Faith-based approaches to project financing, particularly but not exclusively in the Islamic context, tend to refrain from the use of interest-bearing loans. This has implications for preserving and regenerating social and ecological commons. Equity finance is an established method of non-interest based financing. As a partnership based model, equity finance requires the passive investors have more “skin in the game”, often through community ties, and this reduces the likelihood of speculative bubbles of the sort associated with leverage. It adds important guardrails to project financing that can be sustainable development goals. Further, it adds a stewardship component that aligns well with the preservation and regeneration of ecological commons, as well as in promoting a type of social commons.
Faith-based financial initiatives seek to cohabit or compete with mainstream financial practices, under the banner of prohibition on interest. This paper presents a scalable framework for transcending interest-based financial systems through productive partnership models, synthesizing Islamic finance principles, Catholic social teaching, and modern enterprise risk management methodologies. Rather than confrontationally opposing existing financial structures, we propose a positive-sum transition pathway that aligns institutional risk management with social and ecological resilience.
The research explores how financial institutions can evolve toward equity-based partnership models that prioritize real value creation over extractive practices.

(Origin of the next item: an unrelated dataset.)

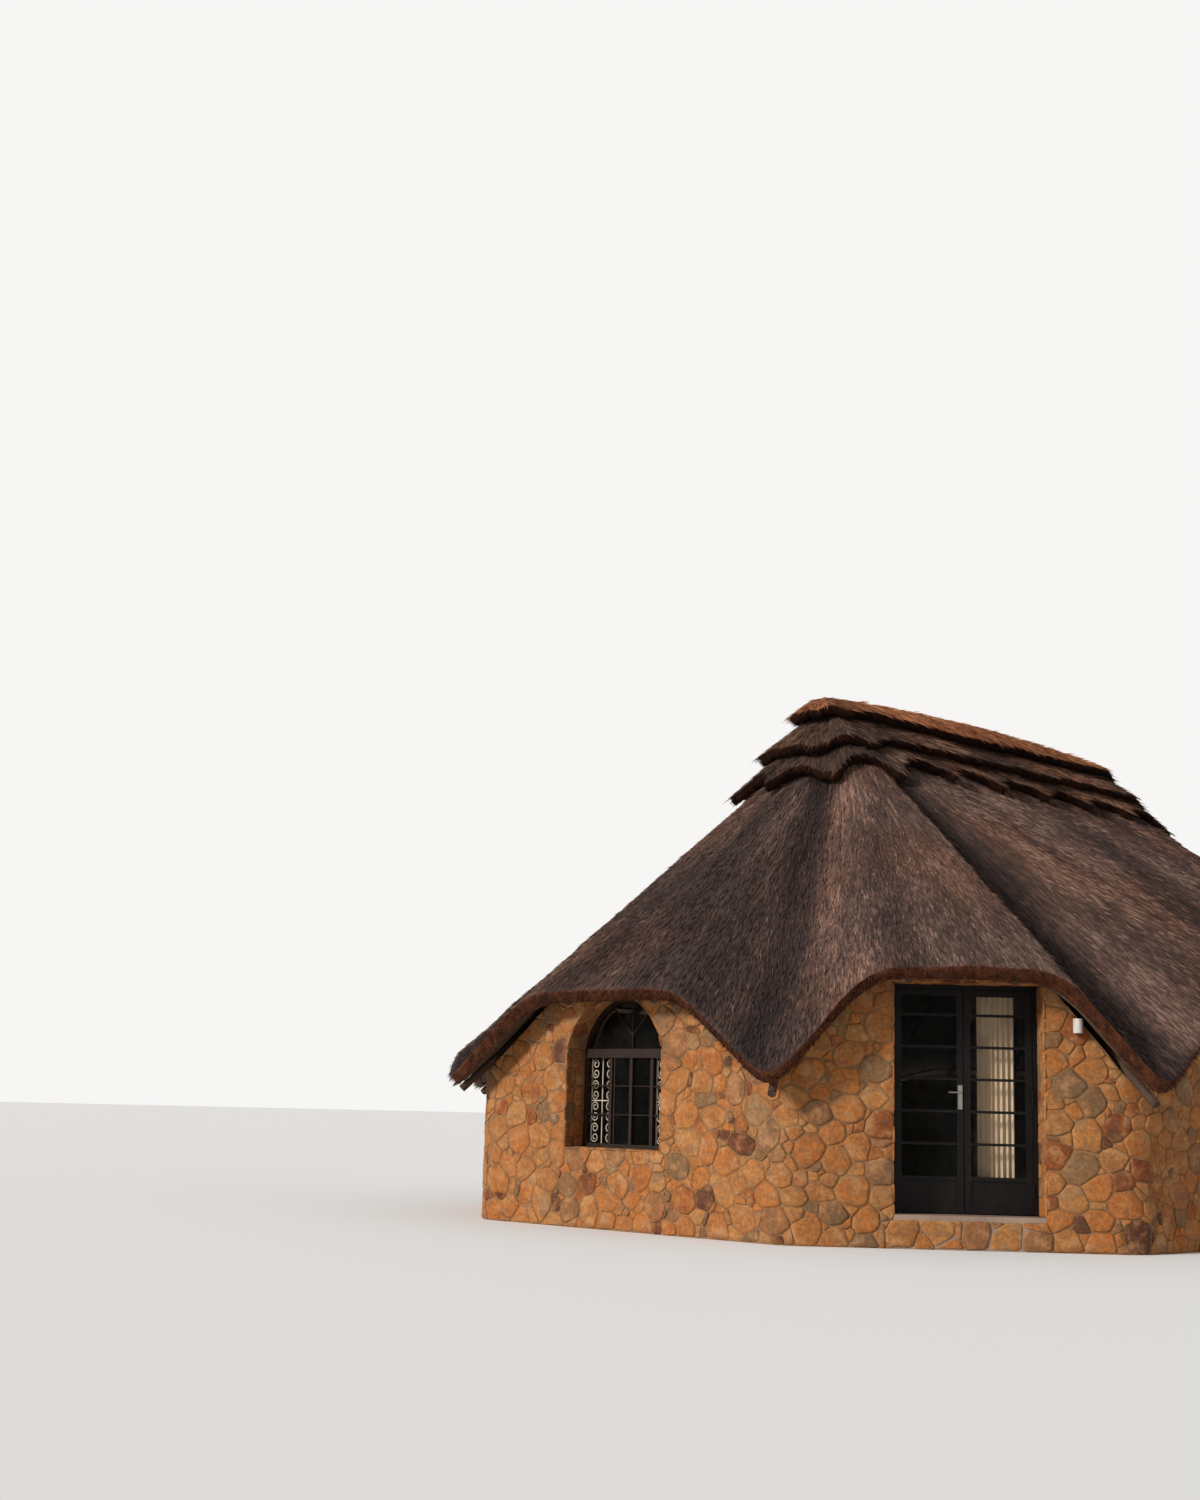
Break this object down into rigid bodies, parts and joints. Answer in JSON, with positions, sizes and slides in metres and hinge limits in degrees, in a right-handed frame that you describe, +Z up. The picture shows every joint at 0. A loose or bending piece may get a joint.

Our analysis suggests these approaches can promote financial, social, and ecological outcomes that are desirable from the standpoint of stewardship and regeneration of ecological and social commons.
This paper has two parts. In the first, it presents a process for introducing equity finance models into an interest-based financial system. In the second, it presents a proposal for sustainable affordable housing in Canada using cooperative project financing and institutional arrangements for enabling the project to be perpetuated.